On a yearly basis, non-employee directors can choose whether to receive their meeting fees in cash, stock or a combination thereof. In addition, under Rogers Voluntary Deferred Compensation Plan for Non-Employee Directors, such individuals may elect to defer all or a portion of their annual retainer and meeting fees, regardless of whether such amounts would have been paid in cash or in Rogers capital stock.
 
For 2006, certain of Rogers’ non-employee directors made the following elections:
 
Eileen S. Kraus: Receive meeting fees in Rogers stock on a current basis.
 
Gregory B. Howey: Defer receipt of Rogers stock for the annual retainer.
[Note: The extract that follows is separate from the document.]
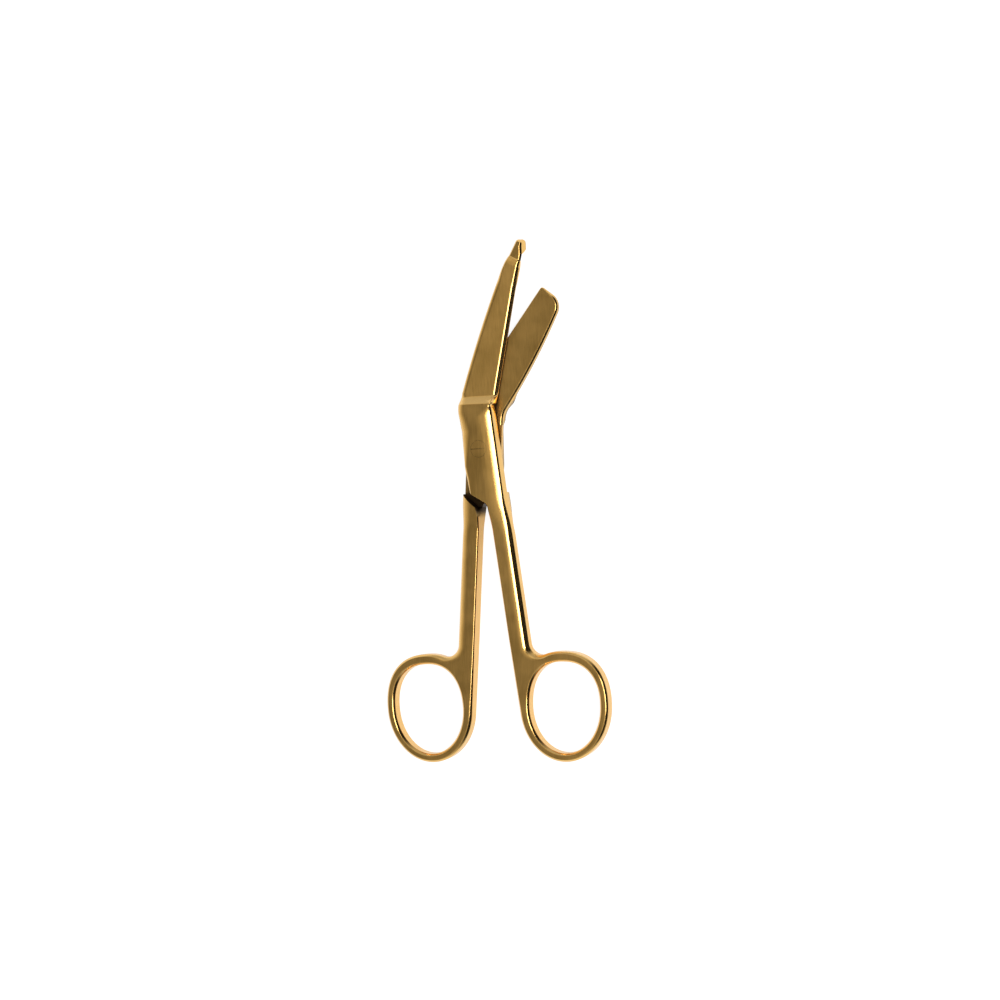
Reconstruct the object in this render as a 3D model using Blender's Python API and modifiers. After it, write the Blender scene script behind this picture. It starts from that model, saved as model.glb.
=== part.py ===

Receive meeting fees in Rogers stock, but defer receipt.
 
William E. Mitchell: Defer receipt of Rogers stock for the annual retainer.
 
Rogers’ other non-employee directors, Leonard M. Baker, Charles M. Brennan, III, Walter E. Boomer, Edward L. Diefenthal, Leonard R. Jaskol, Carol R. Jensen, and Robert G. Paul by not making any special election, will receive Rogers stock for the 2006 annual retainer on a current basis (as will Ms. Kraus) and will receive their meeting fees in cash on a current basis (as will Mr. Mitchell).